James:And instead of saying it, your best in that moment may be to simply withhold saying anything. Our best looks different in any given moment Depending on our mood, depending upon our energy level, depending upon what's happened and led us up to this moment, depending on how we perceive the moment we are in, all of those things change what the best can be in this moment. And the best is not perfect. It's never perfect. You are not asked to be perfect.
James:Even the biblical word for perfect, whether it's in Greek or Aramaic that Jesus uses is not a word about moral perfection. It is about being as mature, as complete, as engaged as you possibly can. That's what it means.

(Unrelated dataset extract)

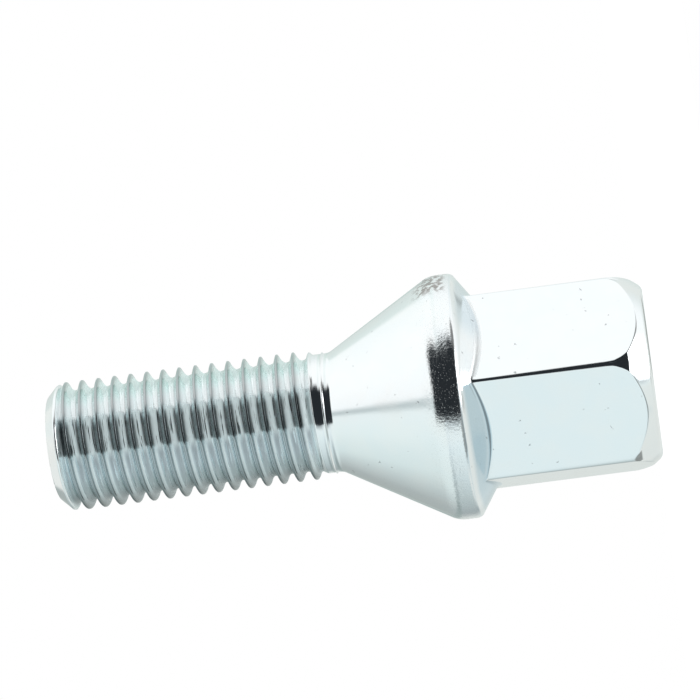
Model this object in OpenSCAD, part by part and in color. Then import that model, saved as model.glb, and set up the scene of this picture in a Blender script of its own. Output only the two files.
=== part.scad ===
// Wheel bolt with a 60 degree taper seat, one forged and thread-rolled piece.
// Lengths in millimetres. The head end lies on Z = 0 and the shank points up.

/* [Head] */
// Size of the hexagon over two opposite flats
head_af = 16.6; // [16:0.1:19]
// Radius of the long edges of the hexagon
head_edge_r = 0.6; // [0.2:0.05:1]
// Distance from the flats in to where the end chamfer would meet the head end
end_step = 0.65; // [0.3:0.05:2]
// Radius that softens the rim between end chamfer and head end
end_edge_r = 0.8; // [0.2:0.1:2]
// Slope of the end chamfer, seen from the flat end
end_slope = 53; // [40:1:60]
// Distance from the long edges in to where the end chamfer stops
trim_step = 0.39; // [0.1:0.01:0.8]
// Height up to which the long edges taper in towards the end chamfer
trim_z = 3.9; // [2.5:0.1:5]

/* [Collar] */
// Height of the collar's back edge over the head end
collar_z = 17; // [14:0.1:20]
// Width of the collar at its widest
collar_d = 22.2; // [21:0.1:25]
// Length of the collar's rim, back edge to cone
rim_l = 1.9; // [1:0.1:4]
// Radius that the rim's back edge is rounded with
back_edge_r = 1; // [0.3:0.05:1.5]
// Slope of the collar's back, seen from the bolt's axis
back_slope = 54; // [45:1:70]

/* [Seat] */
// Full angle of the taper seat
seat_angle = 60; // [58:1:62]
// Radius that blends the seat into the rim
seat_edge_r = 2.7; // [0.5:0.1:4]

/* [Shank] */
// Full length of the bolt
bolt_l = 54.6; // [45:0.1:80]
// Outer diameter of the thread
thread_d = 11.76; // [11.7:0.01:12]
// Length of the plain neck under the thread
neck_l = 1.5; // [0.5:0.1:4]
// Diameter of the plain neck, as wide as the blank before rolling
neck_d = 10.85; // [10.4:0.05:11.2]
// Radius of the hollow where the neck meets the seat
root_r = 0.8; // [0.3:0.1:2]
// Slope of the thread's first and last turn, seen from the axis
run_out = 40; // [20:1:60]
// Diameter of the flat point
point_d = 9.6; // [8.5:0.1:10.4]

/* [Hidden] */
half_seat = seat_angle / 2;
collar_r = collar_d / 2;
neck_r = neck_d / 2;
thread_r = thread_d / 2;
point_r = point_d / 2;
end_r = head_af / 2 - end_step;
// centre of the rounding between end chamfer and head end
end_cr = end_r - end_edge_r * tan(end_slope / 2);
edge_c = head_af / 2 - head_edge_r;
corner_r = edge_c / cos(30) + head_edge_r;
trim_r = corner_r - trim_step;
chamfer_z = (trim_r - end_r) * tan(end_slope);
// the collar's back runs on inside the hexagon to this radius
back_in_r = head_af / 2 - 0.6;
back_in_z = collar_z - (collar_r - back_in_r) / tan(back_slope);
// centre of the rounded back edge
back_cr = collar_r - back_edge_r;
back_cz = collar_z + back_edge_r * tan((90 - back_slope) / 2);
// where the seat would meet the rim, and the centre of the blend between them
seat_z = collar_z + rim_l;
blend_cr = collar_r - seat_edge_r;
blend_cz = seat_z - seat_edge_r * tan(half_seat / 2);
// where the seat meets the neck, and the centre of the hollow between them
neck_z = seat_z + (collar_r - neck_r) / tan(half_seat);
hollow_cr = neck_r + root_r;
hollow_cz = neck_z + root_r * tan(half_seat / 2);
thread_z = neck_z + neck_l;

function arc(cr, cz, r, a0, a1, n) = [
    for (i = [0 : n]) [cr + r * cos(a0 + (a1 - a0) * i / n), cz + r * sin(a0 + (a1 - a0) * i / n)]
];

// outline of the hexagon with its rounded edges
module hexagon() {
    polygon([
        for (k = [0 : 5])
            for (i = [0 : 4])
                let (a = 60 * k - 30 + 15 * i, m = 60 * k)
                    [edge_c / cos(30) * cos(m) + head_edge_r * cos(a),
                     edge_c / cos(30) * sin(m) + head_edge_r * sin(a)]
    ]);
}

// hexagon head, its end turned down by the chamfer
module head() {
    intersection() {
        linear_extrude(height = back_in_z + 0.4)
            hexagon();
        rotate_extrude($fn = 96)
            polygon(concat(
                [[0, 0]],
                arc(end_cr, end_edge_r, end_edge_r, -90, end_slope - 90, 3),
                [
                    [trim_r, chamfer_z],
                    [corner_r, trim_z],
                    [corner_r + 1, trim_z + (trim_z - chamfer_z) / (corner_r - trim_r)],
                    [corner_r + 1, back_in_z + 1],
                    [0, back_in_z + 1]
                ]
            ));
    }
}

// collar, seat, neck, shank and point in one turned outline
module turned() {
    rotate_extrude($fn = 96)
        polygon(concat(
            [[0, back_in_z - 1], [back_in_r, back_in_z - 1], [back_in_r, back_in_z]],
            arc(back_cr, back_cz, back_edge_r, back_slope - 90, 0, 3),
            arc(blend_cr, blend_cz, seat_edge_r, 0, half_seat, 3),
            arc(hollow_cr, hollow_cz, root_r, 180 + half_seat, 180, 3),
            [
                [neck_r, thread_z],
                [thread_r, thread_z + (thread_r - neck_r) / tan(run_out)],
                [thread_r, bolt_l - (thread_r - point_r) / tan(run_out + 5)],
                [point_r, bolt_l],
                [0, bolt_l]
            ]
        ));
}

module wheel_bolt() {
    color([0.80, 0.83, 0.85])
    union() {
        head();
        turned();
    }
}

wheel_bolt();
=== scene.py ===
# %% [markdown]
# # A wheel bolt with a taper seat
# This lesson dresses a packed CAD part: a zinc-plated wheel bolt that stands on its hexagon head.
# The CAD solid has the bolt's sizes and main shapes. Here one new mesh takes its place on screen, with
# what the solid leaves out: the rolled thread, the fillets that catch the light, and the finish.

# %% Open the packed part
import math
from math import cos, pi, radians, sin, tan

import bmesh
import bpy
from mathutils import Matrix, Vector


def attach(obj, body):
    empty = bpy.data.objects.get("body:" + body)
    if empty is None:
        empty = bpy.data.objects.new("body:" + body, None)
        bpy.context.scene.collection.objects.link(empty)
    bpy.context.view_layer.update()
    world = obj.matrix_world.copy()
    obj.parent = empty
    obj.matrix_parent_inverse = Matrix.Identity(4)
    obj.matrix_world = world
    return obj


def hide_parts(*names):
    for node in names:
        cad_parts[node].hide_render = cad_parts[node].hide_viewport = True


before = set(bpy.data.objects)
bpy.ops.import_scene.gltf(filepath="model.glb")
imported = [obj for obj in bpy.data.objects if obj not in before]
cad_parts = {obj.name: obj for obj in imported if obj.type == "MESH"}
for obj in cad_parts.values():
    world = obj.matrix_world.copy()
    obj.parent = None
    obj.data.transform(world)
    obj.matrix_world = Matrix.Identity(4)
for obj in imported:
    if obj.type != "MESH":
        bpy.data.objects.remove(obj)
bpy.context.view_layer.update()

MM = 0.001

# %% [markdown]
# ## The camera
# The photograph shows the bolt lying on its side, shot from about 30 cm with a long lens. In the part's
# own frame the bolt stands upright, so the camera is turned on its side instead: its "right" points
# almost straight down the bolt. The three directions below were fitted to the bolt's outline.

# %% Place the camera
LENS_MM, SENSOR_MM = 168.2, 36.0
CAMERA_AT = Vector((0.29287, -0.03507, 0.00024))
camera_right = Vector((-0.10592, -0.11669, -0.98750)).normalized()
camera_up = Vector((0.12437, 0.98374, -0.12959))
camera_up = (camera_up - camera_right * camera_up.dot(camera_right)).normalized()
camera_back = camera_right.cross(camera_up)

camera_data = bpy.data.cameras.new("photo_camera")
camera_data.sensor_width = SENSOR_MM
camera_data.lens = LENS_MM
camera_data.clip_start = 0.01
camera = bpy.data.objects.new("photo_camera", camera_data)
turn = Matrix((camera_right, camera_up, camera_back)).transposed()
camera.matrix_world = Matrix.Translation(CAMERA_AT) @ turn.to_4x4()
bpy.context.collection.objects.link(camera)
bpy.context.scene.camera = camera
print("camera looks along", [round(-v, 3) for v in camera_back])

# %% [markdown]
# ## A bench for nodes
# Shader maths reads best as Python. A `Wire` wraps one output socket, and +, -, * and / on it add Math
# nodes. Every other node comes from `Bench.node`, which takes its type, its settings and its inputs.

# %% Wires and the bench
class Wire:
    """One output socket, on which Python's operators add Math nodes."""

    def __init__(self, bench, socket):
        self.bench, self.socket = bench, socket

    def _maths(self, operation, left, right):
        settings, inputs = {"operation": operation}, {0: left, 1: right}
        return self.bench.node("ShaderNodeMath", settings, inputs)

    def __add__(self, other):
        return self._maths("ADD", self, other)

    def __radd__(self, other):
        return self._maths("ADD", other, self)

    def __sub__(self, other):
        return self._maths("SUBTRACT", self, other)

    def __rsub__(self, other):
        return self._maths("SUBTRACT", other, self)

    def __mul__(self, other):
        return self._maths("MULTIPLY", self, other)

    def __rmul__(self, other):
        return self._maths("MULTIPLY", other, self)

    def __truediv__(self, other):
        return self._maths("DIVIDE", self, other)

    def __rtruediv__(self, other):
        return self._maths("DIVIDE", other, self)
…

To give your best is not to be perfect. It is to be as good as you can be in a moment.
James:Can you be ripe in the moment? Can you be fruitful in this moment even if fruitfulness is withholding words that want to leap out of you? That's really the question of endings. Can we give the best so that this moment, were it to be the last, would be a moment that I did all that I could in that moment to be fully present, fully engaged, fully as kind and as good as I could be in that moment. Those are my thoughts this week as I'm pondering endings.
James:About a month left right now until I have moved into a new house and am about to take a new position, a new pastorate at another church, Doolin Church in Falls Church, Virginia in The United States. As I make that transition, as I see a lot of lasts and endings in my life coming along, can I be the best I can be in those moments? All the emotions, everything else wrapped up, can I be that? Can you be that in whether it's an ending or whether you don't know if it's ending, can you be that? No matter which or what you find yourself doing remember you're infinitely precious and unconditionally loved for the gift you already are.